Northamptonshire
- Proportion: 3:5
- Adopted: 11 September 2014
- Design: Gold cross fimbriated in black on a maroon background with a rose in the centre
- Designed by: Brady Ells and Ian Chadwick

= Flag of Northamptonshire =

Flag of English county

The Northamptonshire flag is used to represent the historic county of Northamptonshire, England. It was registered by the Flag Institute on 11 September, 2014.

== Design ==
The flag is a gold cross, fimbriated in black on a maroon field, with a maroon rose in the centre.

=== Colours ===
The colours on the flag are:

| Scheme | Black | Maroon | Gold | Maroon | Green |
|---|---|---|---|---|---|
| Pantone (paper) | Black | 201 C | 123 C | 222 C | 354 C |
| HEX | #000000 | #9d2235 | #ffc72c | #6c1d45 | #00b140 |
| CMYK | 0, 0, 0, 100 | 0, 78, 66, 38 | 0, 22, 83, 0 | 0, 73, 36, 58 | 100, 0, 64, 31 |
| RGB | 0, 0, 0 | 158, 35, 54 | 255, 199, 43 | 107, 29, 69 | 0, 177, 64 |

==History==
The red rose is a common symbol of Northamptonshire, with the county's nickname being "The Red Rose of the Shires". It was apparently first used to represent Northamptonshire in 1665 by the magistrates in the court of quarter sessions, chosen since Elizabeth Woodville, wife of Edward IV, was born in Grafton Regis. It was used for centuries as a symbol of Northamptonshire by locally based organisations, including the local council, who used it prior to and following their official awarding of arms in 1939.

=== 2014 competition ===
The flag was designed by Brady Ells and Ian Chadwick. It was the winning design of a shortlist of four put forward for a public vote. The cross represents the county's location as a crossroads in England, the colours were inspired by the county's cricket team and county town's football team, and the black border represents the county's leather industry. A rose, designed by Emma Rayif, was selected for the centre, as it has long been a symbol for the county. The rose design was created based on research into roses used in the past to represent the county, and the final design included elements of these historic depictions. The shortlist of designs was:
Design 1
Design 2
Design 3
Design 4 (winner)
The rose was deliberately designed to be unique to Northamptonshire, as the flag of Hampshire features a similar Tudor rose. Emma Rayif altered the design so as to adopt the maroon colour used by the local cricket club and the cinquefoil shape from the council emblem.

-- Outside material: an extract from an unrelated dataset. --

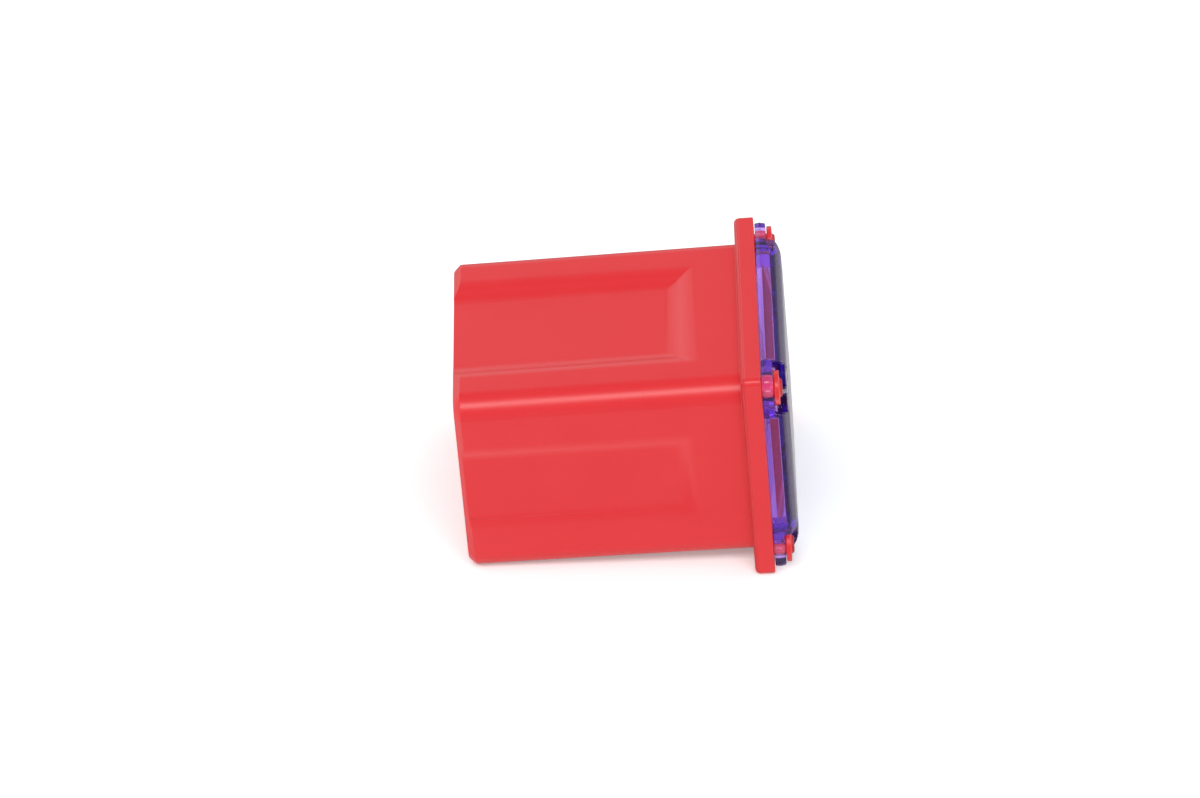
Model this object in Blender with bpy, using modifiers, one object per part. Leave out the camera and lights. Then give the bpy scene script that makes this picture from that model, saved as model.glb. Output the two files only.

It also points upwards, to represent the "North" in Northamptonshire, and contrast it with the down-pointing rose of the Hampshire flag. The winning design was unveiled at a ceremony in County Hall on September 11th 2014 and was registered by the Flag Institute. The ceremony was attended by local dignitaries like the Lord Lieutenant, David Laing.

==Use==
The flag was unveiled at a special ceremony at the Northamptonshire County Hall by Northamptonshire County Council. It was raised above the building on 25 October 2014 to coincide with the newly created County Day, held on St Crispin's Day.